_What is being asked:_ Print the lines beginning with the one that contains "translate(plan(outer, side *" and ending with the one that contains "bpy.data.objects.remove(obj)", exactly, both included, and no other lines.

[BEGIN Dataset section]

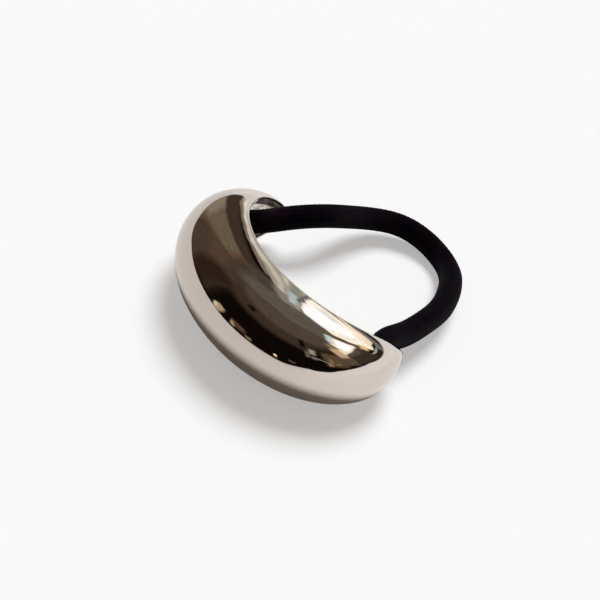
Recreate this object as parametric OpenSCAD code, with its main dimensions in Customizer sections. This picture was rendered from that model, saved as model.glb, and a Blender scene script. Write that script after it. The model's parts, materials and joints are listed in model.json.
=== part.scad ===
// Ponytail cuff: a thin dome-section metal C that covers the front of a ponytail, and the
// round elastic that closes it behind. It stands on a flat surface the way it comes to rest
// by itself, leaning back on the far end of its elastic.
// Axes: the middle of the C is towards -Y, its two ends are at -X and +X, the elastic goes
// round towards +Y and +Z is up. The origin is under the middle of the shell's own box.

/* [Shell] */
// Width of the C between the rims of its two ends
rim_width = 48; // [38:1:60]
// Depth of the C, from the line through its ends' centre to the rim at its middle
rim_depth = 20.5; // [16:0.5:26]
// Angle from the middle of the C to each of its ends
end_angle = 102; // [85:1:110]
// Height of the shell at its middle
shell_height = 21.5; // [18:0.5:28]
// How far the dome stands out from the rim at its middle
dome_depth = 13.3; // [11:0.1:18]
// Thickness of the metal
wall = 0.9; // [0.6:0.1:1.5]

/* [Shape of the shell] */
// How long the height stays full on its way to the ends, low for an early taper
height_hold = 2.4; // [1.8:0.1:3.5]
// How blunt the ends are, seen from the front
height_blunt = 1.65; // [1.3:0.05:3]
// How long the dome stays full on its way to the ends
dome_hold = 3; // [2:0.1:4]
// How blunt the dome's ends are, seen from above
dome_blunt = 0.85; // [0.7:0.05:2]
// How square the dome's section is, 2 for an ellipse
section_square = 2.2; // [2:0.1:3]

/* [Retaining bars] */
// Diameter of the two bars that hold the elastic inside the ends
bar_d = 1.6; // [1.2:0.1:2]
// Angle from the middle of the C to each bar
bar_angle = 60; // [50:1:66]
// How far each bar's axis stands behind the rim
bar_inset = 1.2; // [1:0.1:2]

/* [Elastic] */
// Diameter of the elastic
elastic_d = 5.5; // [4:0.1:6]

/* [Hidden] */

// Facets of the shell: stations from one end to the other, and steps from rim to rim
stations = 72;
section_steps = 20;
// Facets of the elastic: sides, and rings between two points of its route
elastic_sides = 12;
rings_per_point = 3;

// The inner surface follows the outer one a wall's thickness inside it, and ends that much
// short of each tip
outer = [rim_width / 2, rim_depth, shell_height / 2, dome_depth, end_angle];
inner = [rim_width / 2, rim_depth, shell_height / 2 - wall, dome_depth - wall,
    end_angle - wall / rim_depth * 180 / PI];

// Names of the places in those two lists
HALF_W = 0;
DEPTH = 1;
HALF_H = 2;
DOME = 3;
END = 4;

// Point of the rim's line seen from above, and the direction out of the C there
function plan(s, a) = [s[HALF_W] * sin(a), -s[DEPTH] * cos(a), 0];
function unit(v) = v / norm(v);
function outward(s, a) = unit([s[DEPTH] * sin(a), -s[HALF_W] * cos(a), 0]);

// Fullness left at a share t of the way from the middle to an end: 1 there and 0 at the end
function taper(t, hold, blunt) = pow(max(1 - pow(abs(t), hold), 0), 1 / blunt);
function half_height(s, t) = s[HALF_H] * taper(t, height_hold, height_blunt);
function dome(s, t) = s[DOME] * taper(t, dome_hold, dome_blunt);

// A superellipse's two coordinates at angle w, from the lower rim at -90 to the upper at 90
function out_share(w) = pow(abs(cos(w)), 2 / section_square);
function up_share(w) = sign(w) * pow(abs(sin(w)), 2 / section_square);

// Point of a surface at a share t along the C and an angle w round its section
function surface_point(s, t, w) =
    plan(s, t * s[END])
    + outward(s, t * s[END]) * dome(s, t) * out_share(w)
    + [0, 0, half_height(s, t) * up_share(w)];

// Stations crowd towards the tips, where the shell curves most
function station(i) = sin(-90 + 180 * i / stations);
function section_angle(j) = -90 + 180 * j / section_steps;

// One closed loop of points for each station between the tips: over the outside from the
// lower rim to the upper, and back over the inside
loop_points = 2 * (section_steps + 1);
function loop_at(t) = concat(
    [for (j = [0 : section_steps]) surface_point(outer, t, section_angle(j))],
    [for (j = [section_steps : -1 : 0]) surface_point(inner, t, section_angle(j))]
);
function tip(s, side) = plan(s, side * s[END]);

shell_points = concat(
    [for (i = [1 : stations - 1]) each loop_at(station(i))],
    [tip(outer, -1), tip(inner, -1), tip(outer, 1), tip(inner, 1)]
);

// Number of the point at place j of loop i, and the quads between neighbouring loops
function at(i, j) = i * loop_points + j % loop_points;
function band(i) = [for (j = [0 : loop_points - 1])
    [at(i, j), at(i, j + 1), at(i + 1, j + 1), at(i + 1, j)]];

// Cap from a loop to an end's two tips: fans over the outside and the inside, and the last
// two pieces of the rim
function cap(i, out_tip, in_tip) = concat(
    [for (j = [0 : section_steps - 1]) [out_tip, at(i, j + 1), at(i, j)]],
    [for (j = [section_steps + 1 : loop_points - 2]) [in_tip, at(i, j + 1), at(i, j)]],
    [[out_tip, in_tip, at(i, section_steps + 1), at(i, section_steps)],
     [in_tip, out_tip, at(i, 0), at(i, loop_points - 1)]]
);
function turned(faces) = [for (f = faces) [for (k = [len(f) - 1 : -1 : 0]) f[k]]];

last_loop = stations - 2;
first_tip = (stations - 1) * loop_points;
shell_faces = concat(
    [for (i = [0 : last_loop - 1]) each band(i)],
    cap(0, first_tip, first_tip + 1),
    turned(cap(last_loop, first_tip + 2, first_tip + 3))
);

// Route of the elastic's centre, close to the middle plane of the C: along its hidden stretch
// behind the bars, out at the -X end, round the back and in again at the +X end
route = [
    [0, -29, 0], [-7.5, -28.5, 0], [-16, -25, -0.5], [-24.5, -18.5, -2], [-26.5, -10, -2],
    [-24, -3.5, -1], [-20, 1.5, 3.5], [-18, 9, 5], [-19.5, 17, 3], [-20.5, 27.5, 1],
    [-17, 34.5, 1.5], [-10, 39, 0.5], [-1, 38.5, 0], [5.5, 33, 1], [12, 25, 1], [15, 17.5, 1],
    [18, 8.5, 0.5], [19.5, 0.5, 2.5], [25, -5, 2], [26.5, -12, 1], [24, -19, 0], [17.5, -24, -0.5],
    [9, -27.5, -0.5]
];

// Point of the smooth closed curve that the route draws along with it, a share u of the way
// from its point i to the next: a uniform cubic B-spline
function route_at(i) = route[(i + len(route)) % len(route)];
function blend(a, b, c, d, u) =
    (a * pow(1 - u, 3)
    + b * (3 * u * u * u - 6 * u * u + 4)
    + c * (-3 * u * u * u + 3 * u * u + 3 * u + 1)
    + d * u * u * u) / 6;
function along(i, u) =
    blend(route_at(i - 1), route_at(i), route_at(i + 1), route_at(i + 2), u);

rings = len(route) * rings_per_point;
centres = [for (i = [0 : len(route) - 1]) for (k = [0 : rings_per_point - 1])
    along(i, k / rings_per_point)];

// One ring of points round each centre, square to the route there
function ring_at(k) =
    let (
        ahead = unit(centres[(k + 1) % rings] - centres[(k + rings - 1) % rings]),
        side = unit(cross([0, 0, 1], ahead)),
        above = cross(ahead, side)
    )
    [for (j = [0 : elastic_sides - 1])
        centres[k] + elastic_d / 2
        * (side * cos(360 * j / elastic_sides) + above * sin(360 * j / elastic_sides))];
elastic_points = [for (k = [0 : rings - 1]) each ring_at(k)];
function on_ring(k, j) = (k % rings) * elastic_sides + j % elastic_sides;
elastic_faces = [for (k = [0 : rings - 1]) for (j = [0 : elastic_sides - 1])
    [on_ring(k, j), on_ring(k + 1, j), on_ring(k + 1, j + 1), on_ring(k, j + 1)]];

// The cuff leans back until the far end of its elastic comes down to the surface that the
// shell's lower rim stands on
function height_at(p, a) = p.z * cos(a) - p.y * sin(a);
function lowest(points, a) = min([for (p = points) height_at(p, a)]);
function lean_between(low, high, steps) =
    let (middle = (low + high) / 2)
    steps == 0 ? low
    : lowest(elastic_points, middle) > lowest(shell_points, middle)
        ? lean_between(middle, high, steps - 1)
        : lean_between(low, middle, steps - 1);
lean = lean_between(0, 30, 18);

// Its lowest point is at z = 0, and the shell's box is centred on X and Y
leant_y = [for (p = shell_points) p.y * cos(lean) + p.z * sin(lean)];
shift_y = -(min(leant_y) + max(leant_y)) / 2;
lift = -lowest(shell_points, lean);

module standing() {
    translate([0, shift_y, lift]) rotate([-lean, 0, 0]) children();
}

// Height to which a surface reaches at an angle along the C, at a depth behind the rim
function reach(s, a, depth) =
    half_height(s, a / s[END])
    * pow(1 - pow(depth / dome(s, a / s[END]), section_square), 1 / section_square);

// Plain round bar across the inside of one end, soldered into the middle of the wall
module retaining_bar(side) {
    half = (reach(outer, bar_angle, bar_inset) + reach(inner, bar_angle, bar_inset)) / 2;
    translate(plan(outer, side * bar_angle) + outward(outer, side * bar_angle) * bar_inset)
        cylinder(h = 2 * half, d = bar_d, center = true, $fn = 24);
}

module cuff_shell() {
    color("silver") standing() {
        polyhedron(points = shell_points, faces = shell_faces, convexity = 6);
        for (side = [-1, 1]) retaining_bar(side);
    }
}

module elastic_loop() {
    color([0.06, 0.055, 0.06]) standing()
        polyhedron(points = elastic_points, faces = elastic_faces, convexity = 4);
}

cuff_shell();
elastic_loop();
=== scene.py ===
import json
import math

import bmesh
import bpy
import numpy as np
from mathutils import Matrix, Vector


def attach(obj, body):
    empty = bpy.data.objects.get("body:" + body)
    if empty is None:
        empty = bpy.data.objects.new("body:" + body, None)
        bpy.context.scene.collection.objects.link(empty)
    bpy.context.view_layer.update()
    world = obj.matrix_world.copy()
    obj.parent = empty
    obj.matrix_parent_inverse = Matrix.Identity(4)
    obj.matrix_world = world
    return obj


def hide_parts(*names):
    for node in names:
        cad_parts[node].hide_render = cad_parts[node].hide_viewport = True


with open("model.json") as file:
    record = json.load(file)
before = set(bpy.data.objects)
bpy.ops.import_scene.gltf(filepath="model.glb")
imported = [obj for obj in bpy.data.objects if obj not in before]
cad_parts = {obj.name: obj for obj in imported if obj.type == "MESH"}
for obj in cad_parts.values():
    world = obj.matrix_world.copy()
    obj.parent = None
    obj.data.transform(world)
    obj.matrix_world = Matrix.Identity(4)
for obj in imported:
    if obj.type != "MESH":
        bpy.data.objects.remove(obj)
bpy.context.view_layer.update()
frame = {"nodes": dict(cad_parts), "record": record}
scene = bpy.context.scene
print("frame loaded:", ", ".join(sorted(frame["nodes"])))

# the cuff's own axes: the ponytail's axis is up, the elastic is behind, the C's centre is the origin
seat = next(m for m in frame["record"]["mounts"] if m["name"] == "ponytail_seat")
ringCentre = np.array(seat["pos_m"])
ringUp = np.array(seat["axis"]) / np.linalg.norm(seat["axis"])
ringBack = np.array([0.0, ringUp[2], -ringUp[1]])


# millimetres along the cuff's own axes, to metres in the frame: centre + x right + y back + z up
def place(points):
    points = np.asarray(points, dtype=float) * 0.001
    return (ringCentre + points[..., :1] * np.array([1.0, 0.0, 0.0])
            + points[..., 1:2] * ringBack + points[..., 2:3] * ringUp)


# unit vector towards a direction in degrees: azimuth 0 is the front at -Y, and 90 is +X
def towards(azimuth, elevation):
    azimuth, elevation = math.radians(azimuth), math.radians(elevation)
    return Vector((math.sin(azimuth) * math.cos(elevation), -math.cos(azimuth) * math.cos(elevation),
                   math.sin(elevation)))


# camera at the photo's angle: aim, distance and clipping in metres, angles in degrees, and the lens
# and sensor in millimetres
cameraView = {
    "aim": (-0.00114, 0.00917, 0.00434),
    "distance": 0.26955,
    "azimuth": 46.70,
    "elevation": 40.23,
    "roll": 18.16,
    "lens": 73.98,
    "sensorWidth": 36.0,
    "clipping": (0.005, 50.0),
}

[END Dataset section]

_Answer for this exercise:_
    translate(plan(outer, side * bar_angle) + outward(outer, side * bar_angle) * bar_inset)
        cylinder(h = 2 * half, d = bar_d, center = true, $fn = 24);
}

module cuff_shell() {
    color("silver") standing() {
        polyhedron(points = shell_points, faces = shell_faces, convexity = 6);
        for (side = [-1, 1]) retaining_bar(side);
    }
}

module elastic_loop() {
    color([0.06, 0.055, 0.06]) standing()
        polyhedron(points = elastic_points, faces = elastic_faces, convexity = 4);
}

cuff_shell();
elastic_loop();
=== scene.py ===
import json
import math

import bmesh
import bpy
import numpy as np
from mathutils import Matrix, Vector


def attach(obj, body):
    empty = bpy.data.objects.get("body:" + body)
    if empty is None:
        empty = bpy.data.objects.new("body:" + body, None)
        bpy.context.scene.collection.objects.link(empty)
    bpy.context.view_layer.update()
    world = obj.matrix_world.copy()
    obj.parent = empty
    obj.matrix_parent_inverse = Matrix.Identity(4)
    obj.matrix_world = world
    return obj


def hide_parts(*names):
    for node in names:
        cad_parts[node].hide_render = cad_parts[node].hide_viewport = True


with open("model.json") as file:
    record = json.load(file)
before = set(bpy.data.objects)
bpy.ops.import_scene.gltf(filepath="model.glb")
imported = [obj for obj in bpy.data.objects if obj not in before]
cad_parts = {obj.name: obj for obj in imported if obj.type == "MESH"}
for obj in cad_parts.values():
    world = obj.matrix_world.copy()
    obj.parent = None
    obj.data.transform(world)
    obj.matrix_world = Matrix.Identity(4)
for obj in imported:
    if obj.type != "MESH":
        bpy.data.objects.remove(obj)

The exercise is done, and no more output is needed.